>> Start

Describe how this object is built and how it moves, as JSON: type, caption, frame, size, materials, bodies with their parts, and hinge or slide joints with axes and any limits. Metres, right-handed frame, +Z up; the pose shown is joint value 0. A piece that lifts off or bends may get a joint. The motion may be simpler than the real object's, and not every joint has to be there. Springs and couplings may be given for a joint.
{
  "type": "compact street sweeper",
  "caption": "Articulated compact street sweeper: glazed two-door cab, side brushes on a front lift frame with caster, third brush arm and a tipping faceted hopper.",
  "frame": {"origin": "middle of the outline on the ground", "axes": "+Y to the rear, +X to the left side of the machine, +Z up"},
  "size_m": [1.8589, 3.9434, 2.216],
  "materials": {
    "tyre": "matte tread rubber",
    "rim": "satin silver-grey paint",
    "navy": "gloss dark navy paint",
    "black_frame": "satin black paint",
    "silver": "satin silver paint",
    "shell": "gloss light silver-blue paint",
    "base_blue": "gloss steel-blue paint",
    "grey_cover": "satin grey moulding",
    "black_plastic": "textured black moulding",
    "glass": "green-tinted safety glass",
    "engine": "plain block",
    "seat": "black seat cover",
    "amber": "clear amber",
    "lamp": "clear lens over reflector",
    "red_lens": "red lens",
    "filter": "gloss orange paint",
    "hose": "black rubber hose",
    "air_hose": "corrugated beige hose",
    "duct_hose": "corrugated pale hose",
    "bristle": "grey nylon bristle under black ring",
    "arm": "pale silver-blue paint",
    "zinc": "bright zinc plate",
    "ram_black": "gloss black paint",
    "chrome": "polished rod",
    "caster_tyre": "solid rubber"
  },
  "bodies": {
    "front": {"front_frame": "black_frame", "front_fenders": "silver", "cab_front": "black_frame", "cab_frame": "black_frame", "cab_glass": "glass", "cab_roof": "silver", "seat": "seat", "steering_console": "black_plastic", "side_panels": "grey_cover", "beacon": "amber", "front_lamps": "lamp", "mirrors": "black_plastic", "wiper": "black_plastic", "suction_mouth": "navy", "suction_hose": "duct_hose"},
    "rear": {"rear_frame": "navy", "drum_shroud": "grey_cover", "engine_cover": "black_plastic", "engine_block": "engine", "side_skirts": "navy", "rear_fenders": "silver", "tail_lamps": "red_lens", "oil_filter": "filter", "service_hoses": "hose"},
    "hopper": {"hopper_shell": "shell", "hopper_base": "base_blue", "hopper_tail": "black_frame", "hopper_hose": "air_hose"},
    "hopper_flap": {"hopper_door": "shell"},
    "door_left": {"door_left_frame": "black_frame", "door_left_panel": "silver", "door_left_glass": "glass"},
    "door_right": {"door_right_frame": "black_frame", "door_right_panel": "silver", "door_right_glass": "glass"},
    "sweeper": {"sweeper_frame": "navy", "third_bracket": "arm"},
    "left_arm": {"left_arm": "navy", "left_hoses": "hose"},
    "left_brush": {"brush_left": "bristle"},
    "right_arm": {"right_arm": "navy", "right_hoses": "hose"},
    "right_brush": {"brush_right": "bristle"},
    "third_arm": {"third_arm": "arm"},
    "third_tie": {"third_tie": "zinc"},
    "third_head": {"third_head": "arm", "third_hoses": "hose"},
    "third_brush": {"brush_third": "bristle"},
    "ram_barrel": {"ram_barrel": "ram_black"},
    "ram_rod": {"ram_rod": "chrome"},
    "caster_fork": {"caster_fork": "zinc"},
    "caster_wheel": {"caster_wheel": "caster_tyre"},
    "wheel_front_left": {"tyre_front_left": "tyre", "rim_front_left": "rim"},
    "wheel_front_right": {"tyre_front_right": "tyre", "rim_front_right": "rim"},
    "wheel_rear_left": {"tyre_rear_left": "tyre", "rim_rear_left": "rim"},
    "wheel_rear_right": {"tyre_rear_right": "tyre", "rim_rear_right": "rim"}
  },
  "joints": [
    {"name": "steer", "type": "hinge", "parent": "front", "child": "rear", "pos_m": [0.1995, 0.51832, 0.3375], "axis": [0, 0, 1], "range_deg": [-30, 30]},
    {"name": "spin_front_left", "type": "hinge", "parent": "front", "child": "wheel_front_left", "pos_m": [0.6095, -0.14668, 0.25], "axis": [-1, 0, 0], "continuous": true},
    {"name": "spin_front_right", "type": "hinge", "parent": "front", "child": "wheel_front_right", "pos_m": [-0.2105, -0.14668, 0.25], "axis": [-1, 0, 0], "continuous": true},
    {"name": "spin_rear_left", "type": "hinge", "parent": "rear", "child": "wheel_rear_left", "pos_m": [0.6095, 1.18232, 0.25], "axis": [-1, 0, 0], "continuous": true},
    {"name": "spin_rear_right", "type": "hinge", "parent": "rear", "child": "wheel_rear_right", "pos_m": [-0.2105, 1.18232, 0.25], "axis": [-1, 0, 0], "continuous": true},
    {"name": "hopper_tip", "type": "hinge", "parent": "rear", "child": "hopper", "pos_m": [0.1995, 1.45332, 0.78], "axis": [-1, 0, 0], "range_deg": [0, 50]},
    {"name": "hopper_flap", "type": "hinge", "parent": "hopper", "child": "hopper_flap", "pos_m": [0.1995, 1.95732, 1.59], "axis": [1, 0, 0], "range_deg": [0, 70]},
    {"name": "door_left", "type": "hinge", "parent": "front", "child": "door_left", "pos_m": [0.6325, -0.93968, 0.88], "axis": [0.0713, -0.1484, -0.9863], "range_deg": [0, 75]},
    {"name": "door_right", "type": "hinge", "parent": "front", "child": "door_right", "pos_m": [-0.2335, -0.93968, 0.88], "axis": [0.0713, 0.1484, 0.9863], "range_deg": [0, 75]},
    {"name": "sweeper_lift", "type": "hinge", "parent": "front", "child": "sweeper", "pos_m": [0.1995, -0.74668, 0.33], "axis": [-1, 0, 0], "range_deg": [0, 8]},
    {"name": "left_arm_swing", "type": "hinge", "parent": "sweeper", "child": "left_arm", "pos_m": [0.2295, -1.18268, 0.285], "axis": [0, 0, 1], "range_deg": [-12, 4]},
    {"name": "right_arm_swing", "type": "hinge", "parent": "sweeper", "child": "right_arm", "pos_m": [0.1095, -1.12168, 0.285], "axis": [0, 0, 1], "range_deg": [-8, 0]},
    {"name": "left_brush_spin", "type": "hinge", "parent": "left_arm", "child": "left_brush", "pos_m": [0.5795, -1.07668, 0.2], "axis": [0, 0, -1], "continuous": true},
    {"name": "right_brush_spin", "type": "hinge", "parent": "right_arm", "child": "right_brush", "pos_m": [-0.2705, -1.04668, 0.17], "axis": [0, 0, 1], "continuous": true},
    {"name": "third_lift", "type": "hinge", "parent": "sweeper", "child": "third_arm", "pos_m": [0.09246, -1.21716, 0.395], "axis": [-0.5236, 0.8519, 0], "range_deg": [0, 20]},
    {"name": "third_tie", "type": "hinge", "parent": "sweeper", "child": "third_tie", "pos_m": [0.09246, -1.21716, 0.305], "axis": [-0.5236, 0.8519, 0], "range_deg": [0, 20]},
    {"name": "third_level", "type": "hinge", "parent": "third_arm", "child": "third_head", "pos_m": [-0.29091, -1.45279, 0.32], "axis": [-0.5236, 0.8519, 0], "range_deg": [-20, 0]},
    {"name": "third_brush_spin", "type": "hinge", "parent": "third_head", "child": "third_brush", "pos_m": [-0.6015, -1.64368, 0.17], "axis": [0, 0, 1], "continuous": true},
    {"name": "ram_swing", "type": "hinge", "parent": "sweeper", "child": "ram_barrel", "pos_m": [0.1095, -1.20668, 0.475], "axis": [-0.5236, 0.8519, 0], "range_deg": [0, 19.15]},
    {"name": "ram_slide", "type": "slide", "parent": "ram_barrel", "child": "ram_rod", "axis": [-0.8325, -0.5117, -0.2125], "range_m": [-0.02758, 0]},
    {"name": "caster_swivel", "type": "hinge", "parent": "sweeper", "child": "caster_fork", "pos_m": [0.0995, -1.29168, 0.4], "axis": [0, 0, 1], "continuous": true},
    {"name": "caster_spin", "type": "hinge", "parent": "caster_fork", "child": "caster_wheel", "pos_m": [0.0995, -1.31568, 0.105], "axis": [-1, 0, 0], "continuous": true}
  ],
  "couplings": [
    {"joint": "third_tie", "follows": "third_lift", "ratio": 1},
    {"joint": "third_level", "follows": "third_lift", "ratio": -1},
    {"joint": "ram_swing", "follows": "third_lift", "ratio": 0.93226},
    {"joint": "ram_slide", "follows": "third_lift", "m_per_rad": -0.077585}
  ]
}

>> End

Your answer should be a single number: the count of lines in the listing that contain the word "joints".

» SOLUTION: 2